What you need to do
Transcribe only the lines from the line with "mould_body();" through the line with "obj.matrix_world = Matrix.Identity(4)", exactly, counting both of those lines as part of the stretch.
☆ ☆ ☆ ☆ ☆
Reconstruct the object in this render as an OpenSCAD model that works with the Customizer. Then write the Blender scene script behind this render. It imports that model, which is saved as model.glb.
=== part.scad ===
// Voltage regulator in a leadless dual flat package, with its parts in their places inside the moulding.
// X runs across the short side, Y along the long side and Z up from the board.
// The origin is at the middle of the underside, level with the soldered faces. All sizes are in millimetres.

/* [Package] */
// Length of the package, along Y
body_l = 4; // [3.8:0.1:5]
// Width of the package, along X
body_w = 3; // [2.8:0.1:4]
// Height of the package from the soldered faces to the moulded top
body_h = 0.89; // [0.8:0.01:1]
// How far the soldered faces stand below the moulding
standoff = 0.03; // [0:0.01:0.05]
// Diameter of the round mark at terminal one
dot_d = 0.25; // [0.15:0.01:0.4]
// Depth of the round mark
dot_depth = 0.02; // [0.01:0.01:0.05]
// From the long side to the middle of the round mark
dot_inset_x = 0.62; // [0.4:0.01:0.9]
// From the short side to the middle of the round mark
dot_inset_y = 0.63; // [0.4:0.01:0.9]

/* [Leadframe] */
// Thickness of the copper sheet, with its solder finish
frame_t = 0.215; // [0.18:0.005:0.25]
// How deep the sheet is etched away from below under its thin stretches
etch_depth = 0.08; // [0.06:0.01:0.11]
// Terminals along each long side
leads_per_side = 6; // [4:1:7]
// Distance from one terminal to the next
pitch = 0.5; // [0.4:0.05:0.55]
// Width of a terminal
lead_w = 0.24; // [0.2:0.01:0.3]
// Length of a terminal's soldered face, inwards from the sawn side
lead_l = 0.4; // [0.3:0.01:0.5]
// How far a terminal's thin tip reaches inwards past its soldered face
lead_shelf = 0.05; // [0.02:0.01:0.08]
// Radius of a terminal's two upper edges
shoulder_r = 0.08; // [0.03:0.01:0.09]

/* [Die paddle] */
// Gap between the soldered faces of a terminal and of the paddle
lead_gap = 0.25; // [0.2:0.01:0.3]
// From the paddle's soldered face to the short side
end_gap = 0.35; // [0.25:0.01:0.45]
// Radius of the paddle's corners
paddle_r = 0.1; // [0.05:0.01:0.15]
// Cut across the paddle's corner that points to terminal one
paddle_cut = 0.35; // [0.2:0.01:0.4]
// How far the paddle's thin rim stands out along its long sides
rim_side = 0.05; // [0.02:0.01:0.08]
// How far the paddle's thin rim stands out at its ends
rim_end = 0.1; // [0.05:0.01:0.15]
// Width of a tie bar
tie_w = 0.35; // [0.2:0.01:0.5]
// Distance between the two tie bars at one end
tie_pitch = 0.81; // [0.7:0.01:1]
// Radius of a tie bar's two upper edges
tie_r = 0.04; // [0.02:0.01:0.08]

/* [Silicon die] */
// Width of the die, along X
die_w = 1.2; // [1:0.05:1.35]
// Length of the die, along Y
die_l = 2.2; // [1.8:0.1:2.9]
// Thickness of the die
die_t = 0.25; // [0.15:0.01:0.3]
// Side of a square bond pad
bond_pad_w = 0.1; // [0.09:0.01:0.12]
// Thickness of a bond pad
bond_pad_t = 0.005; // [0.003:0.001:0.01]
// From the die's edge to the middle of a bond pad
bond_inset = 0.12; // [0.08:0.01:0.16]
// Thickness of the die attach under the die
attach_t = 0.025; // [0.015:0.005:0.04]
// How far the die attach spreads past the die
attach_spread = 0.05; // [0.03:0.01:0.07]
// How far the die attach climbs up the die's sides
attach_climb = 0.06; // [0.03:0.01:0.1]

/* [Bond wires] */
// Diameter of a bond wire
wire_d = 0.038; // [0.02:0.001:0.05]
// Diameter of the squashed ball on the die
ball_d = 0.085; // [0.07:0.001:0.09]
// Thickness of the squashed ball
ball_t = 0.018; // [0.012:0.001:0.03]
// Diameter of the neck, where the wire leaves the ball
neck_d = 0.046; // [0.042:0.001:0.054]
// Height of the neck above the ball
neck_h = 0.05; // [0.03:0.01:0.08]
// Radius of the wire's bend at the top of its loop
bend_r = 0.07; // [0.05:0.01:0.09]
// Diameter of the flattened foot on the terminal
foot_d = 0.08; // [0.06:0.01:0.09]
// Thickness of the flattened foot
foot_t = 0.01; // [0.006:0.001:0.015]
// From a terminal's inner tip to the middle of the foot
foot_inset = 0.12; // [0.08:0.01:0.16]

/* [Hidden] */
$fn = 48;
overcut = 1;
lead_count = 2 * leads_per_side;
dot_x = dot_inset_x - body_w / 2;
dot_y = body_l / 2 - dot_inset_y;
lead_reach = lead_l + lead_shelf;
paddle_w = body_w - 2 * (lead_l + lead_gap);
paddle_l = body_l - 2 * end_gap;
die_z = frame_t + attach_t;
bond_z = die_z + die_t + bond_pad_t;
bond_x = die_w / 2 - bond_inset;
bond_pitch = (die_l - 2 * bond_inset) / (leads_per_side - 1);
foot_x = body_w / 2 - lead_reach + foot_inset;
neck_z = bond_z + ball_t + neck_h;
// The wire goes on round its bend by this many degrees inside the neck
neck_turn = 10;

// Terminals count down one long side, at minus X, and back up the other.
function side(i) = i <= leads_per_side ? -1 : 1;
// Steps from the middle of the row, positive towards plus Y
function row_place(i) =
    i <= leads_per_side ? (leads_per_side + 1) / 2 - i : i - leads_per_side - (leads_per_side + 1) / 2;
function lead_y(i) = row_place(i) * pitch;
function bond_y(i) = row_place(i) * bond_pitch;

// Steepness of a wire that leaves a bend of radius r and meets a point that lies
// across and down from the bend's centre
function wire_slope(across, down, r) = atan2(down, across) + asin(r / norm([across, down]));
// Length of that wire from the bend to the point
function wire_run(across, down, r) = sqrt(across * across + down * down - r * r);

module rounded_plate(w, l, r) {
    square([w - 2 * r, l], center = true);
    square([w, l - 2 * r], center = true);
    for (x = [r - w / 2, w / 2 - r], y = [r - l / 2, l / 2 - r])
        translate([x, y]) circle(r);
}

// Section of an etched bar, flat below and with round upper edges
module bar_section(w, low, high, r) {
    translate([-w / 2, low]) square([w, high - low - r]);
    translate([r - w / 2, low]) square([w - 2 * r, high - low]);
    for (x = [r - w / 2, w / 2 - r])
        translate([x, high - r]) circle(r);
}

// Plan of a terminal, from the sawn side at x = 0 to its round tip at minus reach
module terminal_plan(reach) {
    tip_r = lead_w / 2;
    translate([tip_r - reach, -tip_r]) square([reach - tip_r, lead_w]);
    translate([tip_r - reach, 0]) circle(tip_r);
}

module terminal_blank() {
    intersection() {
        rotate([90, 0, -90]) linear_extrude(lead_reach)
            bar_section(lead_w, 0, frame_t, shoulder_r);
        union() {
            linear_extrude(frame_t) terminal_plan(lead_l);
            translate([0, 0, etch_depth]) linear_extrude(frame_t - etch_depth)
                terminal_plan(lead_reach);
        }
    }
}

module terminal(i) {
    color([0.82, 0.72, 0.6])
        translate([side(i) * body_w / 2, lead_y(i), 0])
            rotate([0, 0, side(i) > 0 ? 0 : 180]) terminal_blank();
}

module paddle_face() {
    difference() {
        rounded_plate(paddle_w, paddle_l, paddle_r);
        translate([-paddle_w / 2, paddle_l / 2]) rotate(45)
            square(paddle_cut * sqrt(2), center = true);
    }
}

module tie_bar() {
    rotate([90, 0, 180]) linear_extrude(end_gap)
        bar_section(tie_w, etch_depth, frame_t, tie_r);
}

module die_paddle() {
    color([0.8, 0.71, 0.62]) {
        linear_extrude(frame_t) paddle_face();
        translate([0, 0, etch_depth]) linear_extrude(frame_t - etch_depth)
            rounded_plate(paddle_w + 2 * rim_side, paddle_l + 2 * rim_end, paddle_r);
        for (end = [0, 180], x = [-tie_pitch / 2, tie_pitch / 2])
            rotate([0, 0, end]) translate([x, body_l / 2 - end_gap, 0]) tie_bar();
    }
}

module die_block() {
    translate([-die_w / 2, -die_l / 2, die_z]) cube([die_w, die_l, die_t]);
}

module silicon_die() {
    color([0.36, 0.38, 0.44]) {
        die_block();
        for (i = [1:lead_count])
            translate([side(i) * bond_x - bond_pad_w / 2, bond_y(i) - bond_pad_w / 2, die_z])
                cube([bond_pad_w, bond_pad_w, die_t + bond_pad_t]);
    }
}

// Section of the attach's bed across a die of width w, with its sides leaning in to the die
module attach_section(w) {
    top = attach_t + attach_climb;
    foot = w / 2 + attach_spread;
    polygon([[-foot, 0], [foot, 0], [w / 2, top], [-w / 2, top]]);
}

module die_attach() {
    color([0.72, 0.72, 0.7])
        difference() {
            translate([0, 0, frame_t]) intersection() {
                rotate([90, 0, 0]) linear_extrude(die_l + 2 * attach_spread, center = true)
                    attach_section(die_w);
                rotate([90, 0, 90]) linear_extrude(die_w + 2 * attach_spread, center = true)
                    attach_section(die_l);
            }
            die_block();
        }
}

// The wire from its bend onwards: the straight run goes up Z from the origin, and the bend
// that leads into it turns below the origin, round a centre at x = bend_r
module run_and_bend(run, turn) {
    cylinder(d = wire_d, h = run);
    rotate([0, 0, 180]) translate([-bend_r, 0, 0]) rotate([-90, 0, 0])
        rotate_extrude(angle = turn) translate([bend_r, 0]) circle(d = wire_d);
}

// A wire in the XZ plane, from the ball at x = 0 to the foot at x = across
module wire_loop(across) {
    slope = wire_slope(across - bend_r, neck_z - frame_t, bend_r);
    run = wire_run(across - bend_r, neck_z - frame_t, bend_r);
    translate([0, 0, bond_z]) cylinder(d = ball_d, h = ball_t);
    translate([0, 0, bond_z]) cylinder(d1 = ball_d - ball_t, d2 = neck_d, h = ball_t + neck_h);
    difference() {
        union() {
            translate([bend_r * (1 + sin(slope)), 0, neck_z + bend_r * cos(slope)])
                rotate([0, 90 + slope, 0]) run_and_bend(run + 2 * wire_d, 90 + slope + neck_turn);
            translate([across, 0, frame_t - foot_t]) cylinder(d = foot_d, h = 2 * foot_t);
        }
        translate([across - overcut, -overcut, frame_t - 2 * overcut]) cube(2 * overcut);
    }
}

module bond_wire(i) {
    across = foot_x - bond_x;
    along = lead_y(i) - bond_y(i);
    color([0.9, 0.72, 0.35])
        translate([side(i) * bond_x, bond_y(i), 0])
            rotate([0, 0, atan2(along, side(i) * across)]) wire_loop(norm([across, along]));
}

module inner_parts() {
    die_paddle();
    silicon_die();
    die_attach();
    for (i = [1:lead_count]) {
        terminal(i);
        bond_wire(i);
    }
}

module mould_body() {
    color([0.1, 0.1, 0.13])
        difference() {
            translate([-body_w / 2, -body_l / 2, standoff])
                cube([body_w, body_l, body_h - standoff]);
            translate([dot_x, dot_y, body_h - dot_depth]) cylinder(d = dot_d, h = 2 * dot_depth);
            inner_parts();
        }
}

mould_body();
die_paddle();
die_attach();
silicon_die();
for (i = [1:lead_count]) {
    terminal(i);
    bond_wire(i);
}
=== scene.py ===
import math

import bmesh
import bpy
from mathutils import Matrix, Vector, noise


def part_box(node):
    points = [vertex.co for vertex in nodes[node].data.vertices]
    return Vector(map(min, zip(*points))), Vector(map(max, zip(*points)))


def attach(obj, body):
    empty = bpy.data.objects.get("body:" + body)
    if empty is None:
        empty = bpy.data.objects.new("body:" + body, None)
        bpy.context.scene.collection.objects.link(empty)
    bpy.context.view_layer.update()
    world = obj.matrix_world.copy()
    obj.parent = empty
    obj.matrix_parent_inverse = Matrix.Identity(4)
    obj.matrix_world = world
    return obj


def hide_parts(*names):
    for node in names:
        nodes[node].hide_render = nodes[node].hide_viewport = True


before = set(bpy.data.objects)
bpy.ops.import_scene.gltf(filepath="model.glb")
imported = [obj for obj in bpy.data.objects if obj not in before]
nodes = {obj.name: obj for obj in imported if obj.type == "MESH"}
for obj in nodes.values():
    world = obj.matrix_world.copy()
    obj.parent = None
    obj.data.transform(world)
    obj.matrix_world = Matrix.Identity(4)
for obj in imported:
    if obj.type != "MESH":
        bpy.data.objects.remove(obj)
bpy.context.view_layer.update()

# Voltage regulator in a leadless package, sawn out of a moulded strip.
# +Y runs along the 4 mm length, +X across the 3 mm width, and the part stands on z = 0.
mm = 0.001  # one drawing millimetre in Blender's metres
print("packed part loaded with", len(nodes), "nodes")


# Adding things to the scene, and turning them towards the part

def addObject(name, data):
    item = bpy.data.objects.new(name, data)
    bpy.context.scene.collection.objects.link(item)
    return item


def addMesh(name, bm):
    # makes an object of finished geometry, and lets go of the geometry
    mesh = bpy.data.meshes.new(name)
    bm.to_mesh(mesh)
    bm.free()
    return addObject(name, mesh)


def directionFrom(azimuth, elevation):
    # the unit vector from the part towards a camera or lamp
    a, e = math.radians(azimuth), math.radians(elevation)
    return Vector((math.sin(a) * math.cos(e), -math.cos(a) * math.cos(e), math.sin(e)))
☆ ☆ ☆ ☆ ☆
Answer
mould_body();
die_paddle();
die_attach();
silicon_die();
for (i = [1:lead_count]) {
    terminal(i);
    bond_wire(i);
}
=== scene.py ===
import math

import bmesh
import bpy
from mathutils import Matrix, Vector, noise


def part_box(node):
    points = [vertex.co for vertex in nodes[node].data.vertices]
    return Vector(map(min, zip(*points))), Vector(map(max, zip(*points)))


def attach(obj, body):
    empty = bpy.data.objects.get("body:" + body)
    if empty is None:
        empty = bpy.data.objects.new("body:" + body, None)
        bpy.context.scene.collection.objects.link(empty)
    bpy.context.view_layer.update()
    world = obj.matrix_world.copy()
    obj.parent = empty
    obj.matrix_parent_inverse = Matrix.Identity(4)
    obj.matrix_world = world
    return obj


def hide_parts(*names):
    for node in names:
        nodes[node].hide_render = nodes[node].hide_viewport = True


before = set(bpy.data.objects)
bpy.ops.import_scene.gltf(filepath="model.glb")
imported = [obj for obj in bpy.data.objects if obj not in before]
nodes = {obj.name: obj for obj in imported if obj.type == "MESH"}
for obj in nodes.values():
    world = obj.matrix_world.copy()
    obj.parent = None
    obj.data.transform(world)
    obj.matrix_world = Matrix.Identity(4)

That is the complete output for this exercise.